### Objective
Which lines in the material below contain the word "that"? Copy each of them.

----------------

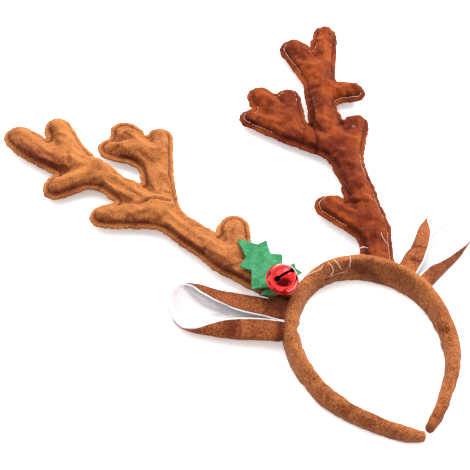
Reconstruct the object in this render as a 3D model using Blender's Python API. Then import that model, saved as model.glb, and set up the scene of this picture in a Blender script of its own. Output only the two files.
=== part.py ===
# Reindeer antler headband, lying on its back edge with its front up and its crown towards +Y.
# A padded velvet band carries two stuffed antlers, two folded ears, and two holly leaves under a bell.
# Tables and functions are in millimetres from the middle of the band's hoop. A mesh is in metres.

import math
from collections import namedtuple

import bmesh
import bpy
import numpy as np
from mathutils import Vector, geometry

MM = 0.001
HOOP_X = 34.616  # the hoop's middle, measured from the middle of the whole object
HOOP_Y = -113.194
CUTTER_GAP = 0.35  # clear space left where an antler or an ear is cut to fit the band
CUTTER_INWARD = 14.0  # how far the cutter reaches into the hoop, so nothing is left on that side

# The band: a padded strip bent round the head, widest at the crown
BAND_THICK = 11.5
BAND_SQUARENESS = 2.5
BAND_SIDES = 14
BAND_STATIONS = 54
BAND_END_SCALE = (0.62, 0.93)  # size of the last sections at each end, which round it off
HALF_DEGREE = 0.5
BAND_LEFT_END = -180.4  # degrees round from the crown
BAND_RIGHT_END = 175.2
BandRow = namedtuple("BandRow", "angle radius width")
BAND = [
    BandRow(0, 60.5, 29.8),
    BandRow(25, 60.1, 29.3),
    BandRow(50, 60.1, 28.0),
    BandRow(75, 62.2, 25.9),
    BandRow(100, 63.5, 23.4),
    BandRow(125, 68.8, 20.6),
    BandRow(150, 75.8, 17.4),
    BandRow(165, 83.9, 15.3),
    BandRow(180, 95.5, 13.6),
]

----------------

### Result of the task
Reconstruct the object in this render as a 3D model using Blender's Python API. Then import that model, saved as model.glb, and set up the scene of this picture in a Blender script of its own. Output only the two files.
CUTTER_INWARD = 14.0  # how far the cutter reaches into the hoop, so nothing is left on that side